Assuming the cap hit is low enough, there’s some upside with Murray and not a ton of risk. You give him a one-year tryout, and you move the last year of his contract if it doesn’t work out. His cap hit will be less than Mrazek’s was and he’ll have one year less of term, so it shouldn’t cost much at all to move him. You’ll be able to bury plenty of his cap hit if needed.

If the 2022 version of Murray is somewhat real, you might end up with a quality starter for a bargain price, just like they did with Campbell. Perhaps he goes back to struggling — either through performance or injuries — but I like the gamble if the cap hit is low enough.

I don’t think they want him because of the Soo Greyhound connection (and I think they should get a one-year pass on complaints about this after how well the Michael Bunting signing worked out). I think they want him because he’s a 28-year-old who was formerly a good starter and is coming off a great stretch of play.
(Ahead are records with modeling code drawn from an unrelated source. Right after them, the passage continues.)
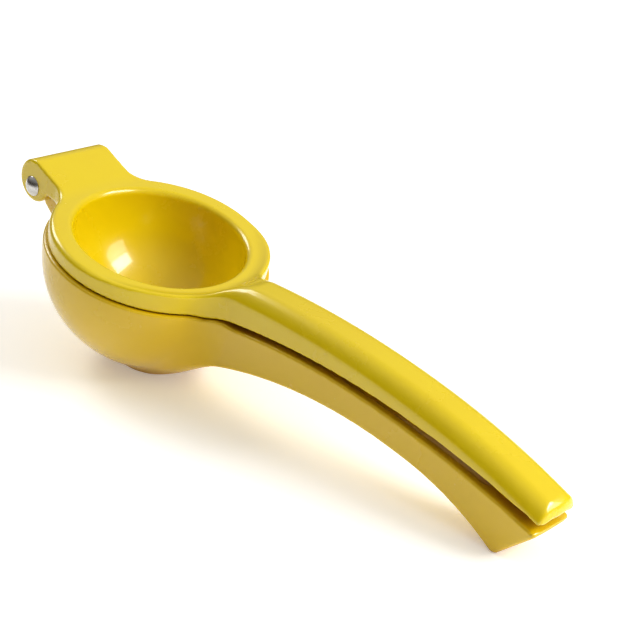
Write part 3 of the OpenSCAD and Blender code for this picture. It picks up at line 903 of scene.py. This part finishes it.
class SQUEEZER_OT_studio(bpy.types.Operator):
    """Set up the pale floor, the softboxes, the surroundings and the camera"""

    bl_idname = "squeezer.studio"
    bl_label = "Floor, lamps and camera"

    # Camera in the level drawing: its place, and its right, up and forward directions
    PLACE = (0.29815219, -0.31007065, 0.26671135)
    RIGHT = (0.68470751, 0.68750546, 0.24189227)
    FORWARD = (-0.49207818, 0.68091782, -0.54241126)
    SENSOR = 36.0  # millimetres
    CLIP = (0.01, 20.0)  # metres

    # Each softbox's azimuth and elevation in degrees, and its width and height
    LAMPS = {"key": (30, 38, 0.60, 0.28), "low": (30, 21, 0.66, 0.32), "fill": (180, 42, 0.42, 0.42)}
    LAMP_DISTANCE = 1.1
    LAMP_AIM = (0.0, 0.0, 0.03)

    FLOOR_HALF = 3.0  # half the floor's side
    FLOOR_GRAIN = 0.985  # brightness of the floor's darkest grain against the rest
    DARK_SIDE = -95  # azimuth in degrees round which the surroundings are dark
    HORIZON = 0.22  # brightness of the surroundings at the horizon against overhead

    def execute(self, context):
        c, h, g, _, look = settings()
        scene = context.scene
        self.floor(look)
        self.surroundings(scene, look)
        for name, (azimuth, elevation, wide, high) in self.LAMPS.items():
            place = around(azimuth, elevation, self.LAMP_DISTANCE)
            softbox(name + "_softbox", getattr(look, name), place, self.LAMP_AIM, wide, high)
        self.camera(scene, look, Seat(c, h, g).matrix())
        scene.view_settings.view_transform = "Standard"
        scene.view_settings.look = "Medium High Contrast"
        return {"FINISHED"}

    def floor(self, look):
        """A wide pale sheet under the object."""
        bm = bmesh.new()
        bmesh.ops.create_grid(bm, x_segments=8, y_segments=8, size=self.FLOOR_HALF)
        mesh = bpy.data.meshes.new("floor")
        bm.to_mesh(mesh)
        bm.free()
        piece = place_object("floor", mesh)
        material, tree, shader = new_material("floor_paper")
        where = linked(tree, "ShaderNodeTexCoord").outputs["Object"]
        grain = linked(tree, "ShaderNodeTexNoise", {"Vector": where, "Scale": 6.0, "Detail": 3.0})
        shade = tuple(self.FLOOR_GRAIN * v for v in look.floor) + (1.0,)
        tree.links.new(mixed(tree, grain.outputs[0], (*look.floor, 1.0), shade), shader.inputs["Base Color"])
        shader.inputs["Roughness"].default_value = 0.9
        shader.inputs["Specular IOR Level"].default_value = 0.1
        shader.inputs["Emission Color"].default_value = (*look.paper, 1.0)
        ray = linked(tree, "ShaderNodeLightPath").outputs["Is Camera Ray"]
        glow = linked(tree, "ShaderNodeMath", {0: ray, 1: look.clean, 2: look.glow}, operation="MULTIPLY_ADD")
        tree.links.new(glow.outputs[0], shader.inputs["Emission Strength"])
        piece.data.materials.append(material)

    def surroundings(self, scene, look):
        """Pale overhead and darker near the horizon, as in a room round a lit table."""
        world = bpy.data.worlds.new("surroundings")
        scene.world = world
        world.use_nodes = True
        tree = world.node_tree
        tree.nodes.clear()
        where = linked(tree, "ShaderNodeTexCoord").outputs["Generated"]
        height = linked(tree, "ShaderNodeSeparateXYZ", {0: where}).outputs["Z"]
        pale = linked(
            tree, "ShaderNodeMapRange",
            {"Value": height, "From Min": 0.02, "From Max": 0.75, "To Min": self.HORIZON, "To Max": 1.0},
            interpolation_type="SMOOTHSTEP",
        )
        away = around(self.DARK_SIDE, 0, 1.0)
        behind = linked(tree, "ShaderNodeVectorMath", {0: where, 1: away}, operation="DOT_PRODUCT")
        dark = linked(
            tree, "ShaderNodeMapRange",
            {"Value": behind.outputs["Value"], "From Min": 0.2, "From Max": 0.9, "To Min": look.sky,
             "To Max": look.sky * (1.0 - look.dusk)},
            interpolation_type="SMOOTHSTEP",
        )
        shade = linked(tree, "ShaderNodeMath", {0: pale.outputs[0], 1: dark.outputs[0]}, operation="MULTIPLY")
        tint = mixed(tree, pale.outputs[0], (*look.warmth, 1.0), (1.0, 1.0, 1.0, 1.0))
        light = linked(tree, "ShaderNodeBackground", {"Color": tint, "Strength": shade.outputs[0]})
        out = linked(tree, "ShaderNodeOutputWorld")
        tree.links.new(light.outputs[0], out.inputs[0])

    def camera(self, scene, look, place):
        """The camera at the angle of the picture that the object is built from."""
        right, forward = Vector(self.RIGHT), Vector(self.FORWARD)
        up = right.cross(forward)
        data = bpy.data.cameras.new("camera")
        data.lens, data.sensor_width = look.lens, self.SENSOR
        data.clip_start, data.clip_end = self.CLIP
        made = bpy.data.objects.new("camera", data)
        turn = place.to_3x3() @ Matrix((right, up, -forward)).transposed()
        made.matrix_world = Matrix.Translation(place @ Vector(self.PLACE)) @ turn.to_4x4()
        scene.collection.objects.link(made)
        scene.camera = made


class SQUEEZER_PT_panel(bpy.types.Panel):
    """Sizes, finishes and the steps that build the squeezer"""

    bl_label = "Squeezer"
    bl_idname = "SQUEEZER_PT_panel"
    bl_space_type = "VIEW_3D"
    bl_region_type = "UI"
    bl_category = "Squeezer"

    def draw(self, context):
        for step in STEPS:
            self.layout.operator(step.bl_idname)
        for name, kind in SETTINGS.items():
            box = self.layout.box()
            box.label(text=kind.__doc__)
            for key in kind.__annotations__:
                box.prop(getattr(context.scene, name), key)


STEPS = (SQUEEZER_OT_press_half, SQUEEZER_OT_bowl_half, SQUEEZER_OT_rivet, SQUEEZER_OT_studio)


def register():
    for kind in (*SETTINGS.values(), *STEPS, SQUEEZER_PT_panel):
        bpy.utils.register_class(kind)
    for name, kind in SETTINGS.items():
        setattr(bpy.types.Scene, name, bpy.props.PointerProperty(type=kind))


def unregister():
    for name in SETTINGS:
        delattr(bpy.types.Scene, name)
    for kind in reversed((*SETTINGS.values(), *STEPS, SQUEEZER_PT_panel)):
        bpy.utils.unregister_class(kind)


def main():
    """Builds every piece and the studio."""
    register()
    bpy.ops.squeezer.press_half()
    bpy.ops.squeezer.bowl_half()
    bpy.ops.squeezer.rivet()
    bpy.ops.squeezer.studio()


if __name__ == "__main__":
    main()
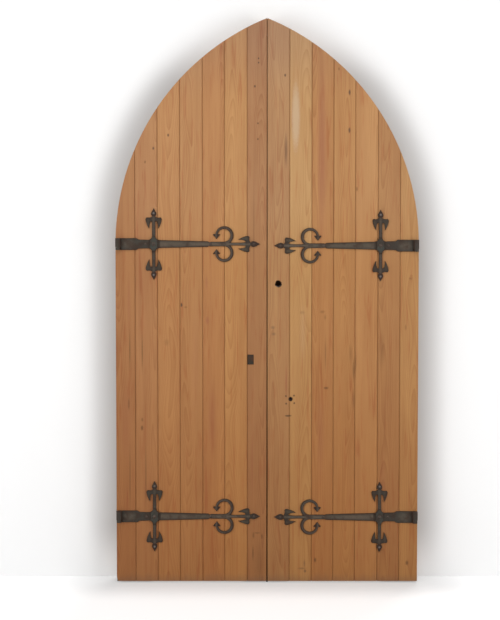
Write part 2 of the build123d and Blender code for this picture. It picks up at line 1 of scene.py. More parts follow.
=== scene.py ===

I think there’s more potential here than a quick glance at his hockeydb page suggests. There’s a reason he’s cheap, but I like the gamble here. I personally didn’t realize before digging into it that Murray was so dominant towards the end of his season.

The Leafs need two goaltenders. Kyle Dubas may say publicly that he trusts Erik Kallgren and Joe Woll, but I highly doubt that’s the case. He’s definitely not going to talk to the media and say, “We have zero goalies that we trust, and we’re completely desperate to make a move. We’ll pay whatever it takes.”  Keep in mind Dubas gave Petr Mrazek a vote of confidence before moving him days later.

I expect them to add Murray, and I doubt that they’ll be finished there.